We shouldn't get to nvme_timeout on a surprise removal. If you have
native pcie hotplug capable slots, the path ought to be:

  pciehp_isr
   remove_board
    pciehp_unconfigure_device
     pci_remove_bus_device
      device_release_driver
       nvme_remove
        nvme_disable

And that should immediately clear outstanding IO and prevent new IO from
entering the driver.

Given what you're observing, I think your situation must be one of the
following:

 1. You don't have pcie hotplug capable hardware
 2. You don't have a pcie hotplug capable kernel 
 3. You are not using native PCIe hotplug with your platform
 
> 	nvme nvme0: controller is down; will reset: CSTS=0xffffffff, PCI_STATUS=0xffff
> 
> *The pci_read_config_word() returns PCIBIOS_SUCCESSFUL when the
> returned values show the device is detached.? I'm not quite sure how
> the configuration read works with a detached device, but it's pretty
> clear the returned values are not valid.

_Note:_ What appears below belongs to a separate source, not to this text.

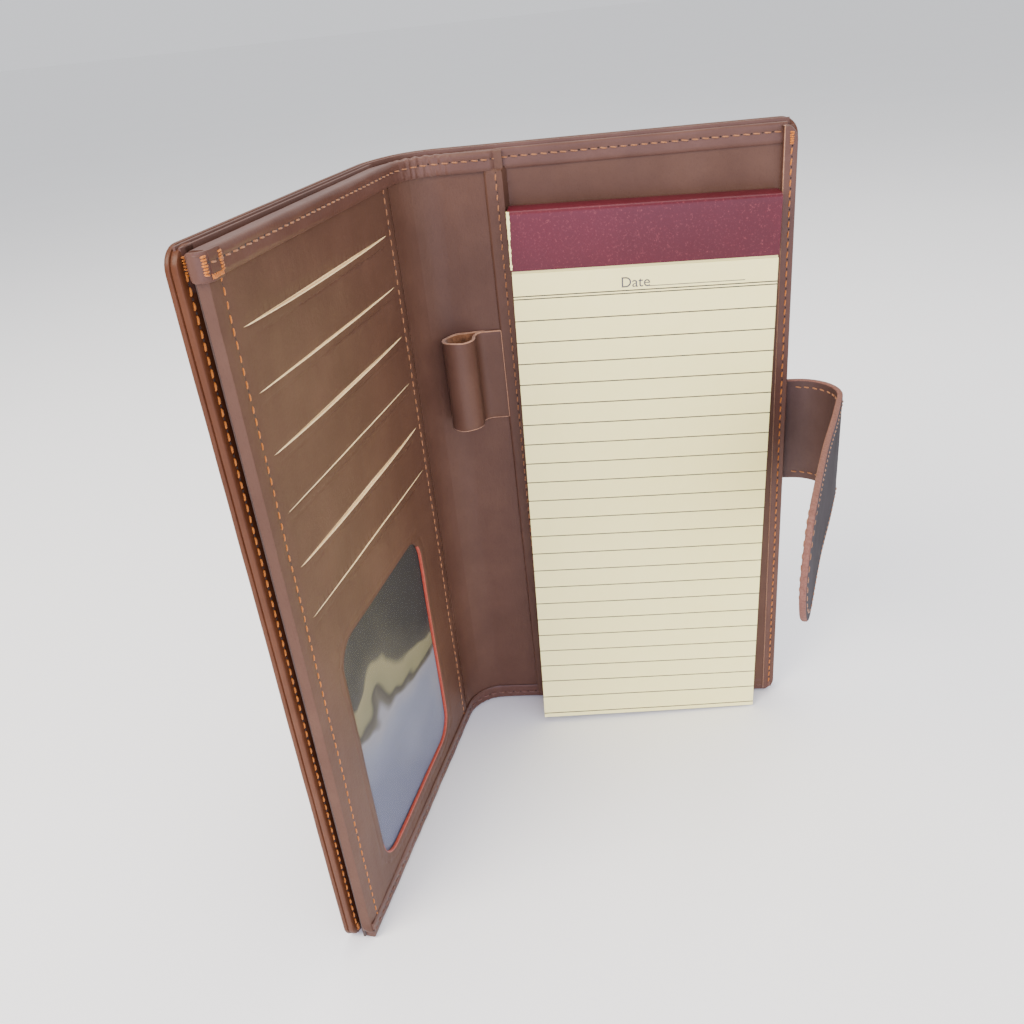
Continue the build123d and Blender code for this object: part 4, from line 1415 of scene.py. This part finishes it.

Since you're seeing PCIBIOS_SUCCESSFUL, the host is actually dispatching
the config request to a non-existent device. The reply will be a PCIe
Unsupported Request since there is nothing backing the address you're
trying to read, and you will see this as an "all 1's completion" with
no other indication of failure.

> Within nvme_timeout(), it begins the process to reset the controller:
> 
> 	nvme_reset_ctrl --> nvme_reset_work --> nvme_remove_dead_ctrl --> nvme_kill_queues --> nvme_set_queue_dying --> revalidate_disk
> 
> The thread hits a mutex deadlock after returning back to fs/block_dev.c::revalidate_disk():? mutex_lock(&bdev->bd_mutex)
> 
> This is the point where the driver appears completely stuck and never
> recovers.? A power cycle or system reset is required to restore
> operation (reboot or shutdown hangs).? I'm not sure what within
> block_dev.c is holding bd_mutex that would cause the deadlock and
> therefore it's very possible there is a cleaner solution than what I
> am using.

I'm not sure what could be holding it either. Maybe it's a task waiting
for an entered request to complete, in which case we should have the
nvme driver drain entered requests to failure in this path. The following
should be safe:

---
diff --git a/drivers/nvme/host/pci.c b/drivers/nvme/host/pci.c
index 800ee9b345f3..7c1330986a6c 100644
--- a/drivers/nvme/host/pci.c
+++ b/drivers/nvme/host/pci.c
@@ -2233,7 +2233,7 @@ static void nvme_remove_dead_ctrl(struct nvme_dev *dev, int status)
 	dev_warn(dev->ctrl.device, "Removing after probe failure status: %d\n", status);
 
 	nvme_get_ctrl(&dev->ctrl);
-	nvme_dev_disable(dev, false);
+	nvme_dev_disable(dev, true);
 	nvme_kill_queues(&dev->ctrl);
 	if (!queue_work(nvme_wq, &dev->remove_work))
 		nvme_put_ctrl(&dev->ctrl);
--